Supply Chain Management
The 5G build-out has stressed the compound semiconductor supply chain at every level:
- Substrates: GaAs and SiC substrate lead times extended from 8 weeks to 20 or more weeks during peak demand periods. We maintain strategic substrate inventory and have qualified multiple substrate suppliers to mitigate supply disruptions.
- Epitaxial Source Materials: High-purity metalorganic precursors (trimethylgallium, trimethylaluminum, trimethylindium) require 6 to 12 month lead times. Our procurement team maintains 6-month rolling inventory of critical precursors.
- Packaging Materials: Specialized RF laminate substrates and low-loss molding compounds have experienced demand-driven shortages. We have diversified our packaging material supply base to include both domestic and international sources.
Technology Roadmap
Next-Generation GaN-on-SiC
Current 5G PA technology uses GaN-on-SiC at 0.25 micrometer gate length. Our roadmap includes migration to 0.15 micrometer gate length, which increases the maximum operating frequency from 18 GHz to 30 GHz, enabling GaN PAs for 28 GHz mmWave 5G bands that currently use less efficient GaAs technology.
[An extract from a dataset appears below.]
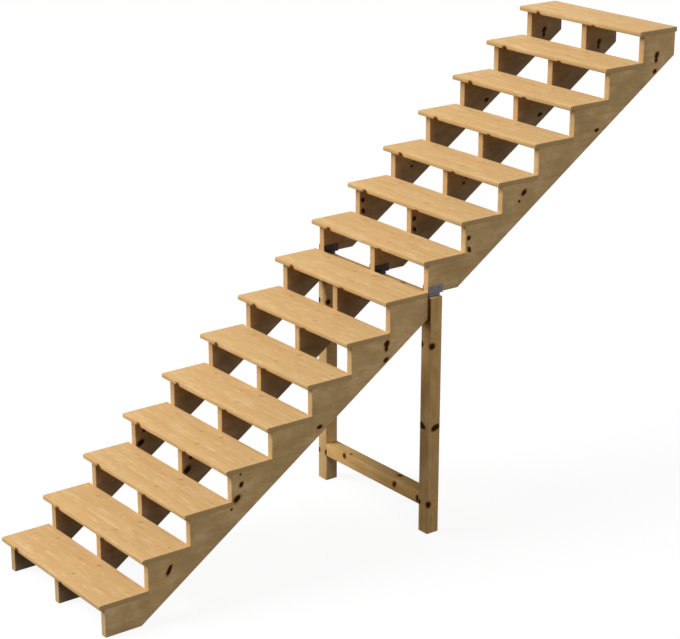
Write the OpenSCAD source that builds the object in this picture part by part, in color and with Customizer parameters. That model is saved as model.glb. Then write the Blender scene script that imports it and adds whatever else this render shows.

Integrated Front-End Modules
Rather than discrete PA, LNA, switch, and filter components, the industry is trending toward integrated front-end modules (FEMs) that combine multiple functions on a single GaAs or GaN MMIC. Our multi-function MMIC process supports integration of PA, LNA, and SPDT switch functions on a single die, reducing system assembly cost and improving RF performance through eliminated package transitions.
Conclusion
5G massive MIMO represents a generational increase in RF component demand that has fundamentally transformed compound semiconductor manufacturing. Meeting this demand requires simultaneous advances in fabrication capacity, yield, test throughput, and supply chain resilience. At INDNIX Technology, our strategic investments in all four areas position us to serve the 5G infrastructure build-out with the volume, quality, and reliability that network operators and equipment manufacturers demand.